Além destes erros capitais, enunciados ao longo de anos, desde 2014, há agora uma profusão de sobressaltos de protagonistas políticos em relação ao vergonhoso caso Miguel Alves na gestão de dinheiros públicos, em que pôs um particular “a contar com o ovo no cu da galinha” do município de Caminha. Certamente existirão virtuosismos do habilidoso político e das habilidades, ‘condescendidas’ por boa parte dos media e validadas eleitoralmente, mas não há compromisso de militância ou vínculo democrático que se sobreponha à censura destas realidades. Nada se sobrepõe quando o exercício político contribui para violentar valores e minar a democracia, degradando o ambiente comunitário e gerando oportunidades para a oposição, os populismos e os extremismos. Em política, não vale tudo, mesmo. Nem mesmo colocar dinheiro público nos privados, sem fundamento sustentável. É a ética, estúpido!
NOTAS FINAIS
DE SUPETÃO, JERÓNIMO FOI-SE. Jerónimo sempre foi uma figura simpática. Partilhei o Parlamento com ele, cordial, determinado da defesa dos seus valores, institucional embora tenha subvertido as práticas parlamentares com a geringonça, será sempre lembrado pelo valor da palavra dada, pelos valores das suas palavras e pela rota coerente com que liderou o PCP. Tudo bens escassos na política atual.
O ENCANTO DOS RÓTULOS COMUNISTAS. O sucessor de Jerónimo, qual monarquia, é Paulo Raimundo, um desconhecido geral, conhecido interno de quase 20 anos de funcionalismo partidário, rotulado de operário. O encanto seletivo dos epítetos comunistas faria de mim também um operário pela soma dos trabalhos de três verões na construção civil, de um verão numa tipografia em Alverca e de uma empreitada a limpar um motor de um navio nos estaleiros navais da Argibay.

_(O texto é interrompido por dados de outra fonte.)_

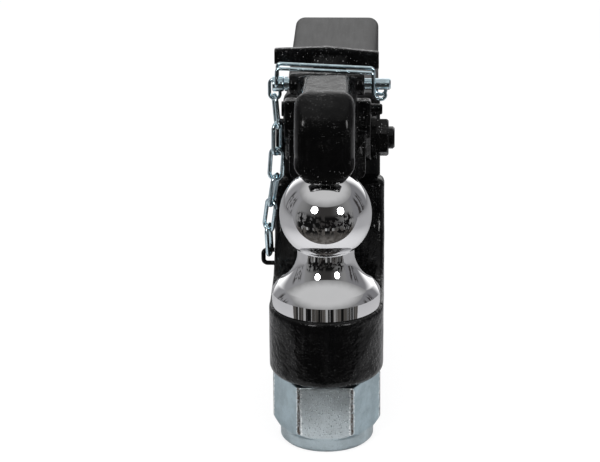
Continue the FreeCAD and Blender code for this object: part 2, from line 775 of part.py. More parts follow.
def bail_side(side):
    """Points of one half of the bail, from the pivot to its free end; side is -1 or 1."""
    cut = bail_corner_cut
    left, right = bail_left_corner, bail_right_corner
    points = [
        (left[0] - bail_lean, left[1] - cut), (left[0] + cut, left[1]),
        (right[0] - cut, right[1]), (right[0], right[1] - cut), bail_leg_bottom] + bail_curl
    y = lock_y + side * bail_half_spread
    return ([V(bail_pivot_x, lock_y + side * bail_pivot_spread, lock_z)]
            + [V(x, y, z) for x, z in points])


def make_bail():
    """Spring wire bail: two upright halves joined by the wire through the head."""
    halves = [wire_tube(bail_side(side), bail_wire_radius, False, V(0, 1, 0)) for side in (-1, 1)]
    reach = bail_pivot_spread + bail_wire_radius
    bridge = Part.makeCylinder(bail_wire_radius, 2 * reach, V(bail_pivot_x, lock_y - reach, lock_z),
                               V(0, 1, 0))
    return bridge.fuse(halves).removeSplitter()


def chain_points():
    """Line of the chain, from the pin's eye to the staple, bowed in towards the jaw."""
    seat = link_slack / 2 - link_seat_gap
    top = V(lock_head_left_x - eye_half_width + eye_overlap, lock_y,
            lock_z - eye_drop - eye_half_height + eye_wire_radius - seat)
    low = V(-arm_half_width - link_to_arm_gap - link_wire_radius, staple_y,
            staple_z + staple_half_height - staple_wire_radius + seat)
    bows = [(0, 0)] + chain_bow + [(0, 0)]
    return [top + (low - top) * (i / link_count) + V(dx, dy, 0) for i, (dx, dy) in enumerate(bows)]


def chain_link(start, end, twist):
    """One link, a flat oval whose two ends hook over the points of the chain's line."""
    along = end - start
    reach = along.Length / 2 + link_slack / 2 + link_wire_radius
    along.normalize()
    side = along.cross(V(0, 1, 0))
    side.normalize()
    side = FreeCAD.Rotation(along, twist).multVec(side)
    points = oval((start + end) * 0.5, along, side, reach, link_width / 2 - link_wire_radius)
    return wire_tube(points, link_wire_radius, True, along.cross(side))


def make_chain():
    """Chain of oval links from the lock pin's eye to the staple."""
    points = chain_points()
    links = [chain_link(a, b, twist) for a, b, twist in zip(points, points[1:], chain_twists)]
    return Part.makeCompound(links)


def make_chain_staple():
    """Staple welded to the arm's left side, which holds the chain's last link."""
    out = -arm_half_width - staple_reach
    bend = out + staple_corner_cut
    low, high = staple_z - staple_half_height, staple_z + staple_half_height
    points = [V(x, staple_y, z) for x, z in (
        (-arm_half_width, high), (bend, high), (out, high - staple_corner_cut),
        (out, low + staple_corner_cut), (bend, low), (-arm_half_width, low))]
    return wire_tube(points, staple_wire_radius, False, V(0, 1, 0))


PIECES = {
    "hitch_ball": make_hitch_ball,
    "ball_nut": make_ball_nut,
    "nut_insert": make_nut_insert,
    "hook_body": make_hook_body,
    "backing_plate": make_backing_plate,
    "shank": make_shank,
    "shank_weld": make_shank_weld,
    "upper_jaw": make_upper_jaw,
    "latch_lever": make_latch_lever,
    "latch_pin": make_latch_pin,
    "latch_spring": make_latch_spring,
    "jaw_bolt": make_jaw_bolt,
    "bolt_washer": make_bolt_washer,
    "bolt_nut": make_bolt_nut,
    "lock_pin": make_lock_pin,
    "pin_collar": make_pin_collar,
    "bail": make_bail,
    "chain": make_chain,
    "chain_staple": make_chain_staple,
}


def main():
    """Write one STEP file for each piece."""
    os.makedirs("parts", exist_ok=True)
    for name, make in PIECES.items():
        shape = make()
        print(f"{name}: {len(shape.Solids)} solid(s), valid {shape.isValid()}, "
              f"volume {shape.Volume:.0f}")
        shape.exportStep(f"parts/{name}.step")


main()
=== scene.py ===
"""Looks of the combination hitch, dressed over its fixed frame.

Frame: origin at the centre of the hitch ball, +X to the right seen from the
front, +Y to the rear along the shank, +Z up.  Everything is in metres.
"""

import json
import math

import bmesh
import bpy
import numpy as np
from mathutils import Matrix, Vector, noise


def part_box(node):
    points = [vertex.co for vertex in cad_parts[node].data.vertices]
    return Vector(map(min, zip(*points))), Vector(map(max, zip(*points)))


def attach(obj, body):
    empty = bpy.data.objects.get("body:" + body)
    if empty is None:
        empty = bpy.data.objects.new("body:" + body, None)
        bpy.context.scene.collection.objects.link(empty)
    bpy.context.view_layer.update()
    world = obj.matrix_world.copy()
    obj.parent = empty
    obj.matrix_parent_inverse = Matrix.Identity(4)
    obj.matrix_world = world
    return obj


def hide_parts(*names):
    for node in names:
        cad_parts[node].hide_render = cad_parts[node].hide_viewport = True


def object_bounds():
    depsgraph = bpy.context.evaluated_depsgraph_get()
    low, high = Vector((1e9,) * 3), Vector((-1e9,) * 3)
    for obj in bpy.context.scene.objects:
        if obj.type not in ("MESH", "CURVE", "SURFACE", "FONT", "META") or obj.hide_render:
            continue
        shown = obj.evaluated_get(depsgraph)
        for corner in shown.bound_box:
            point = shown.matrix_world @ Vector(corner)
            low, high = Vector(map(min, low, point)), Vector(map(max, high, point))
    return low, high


bl_info = {
    "name": "Combination hitch looks",
    "version": (1, 0, 0),
    "blender": (4, 5, 0),
    "location": "View3D > Sidebar > Hitch",
    "description": "Builds the surfaces of a pintle hook combination hitch and its studio",
    "category": "Object",
}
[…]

AJUDAR MARCELO A ACABAR COM DIGNIDADE. Falta muito tempo, mas está à vista, o esforço integrado que vai ser ajudar o Presidente da República a acabar o mandato com mínimos de dignidade, depois da luta greco-romana com o chico-esperto da Web Summit, também a caminho de África; dos ralhetes esganiçados e do “falar por tudo e por nada”, em português e noutras expressões verbais indecifráveis.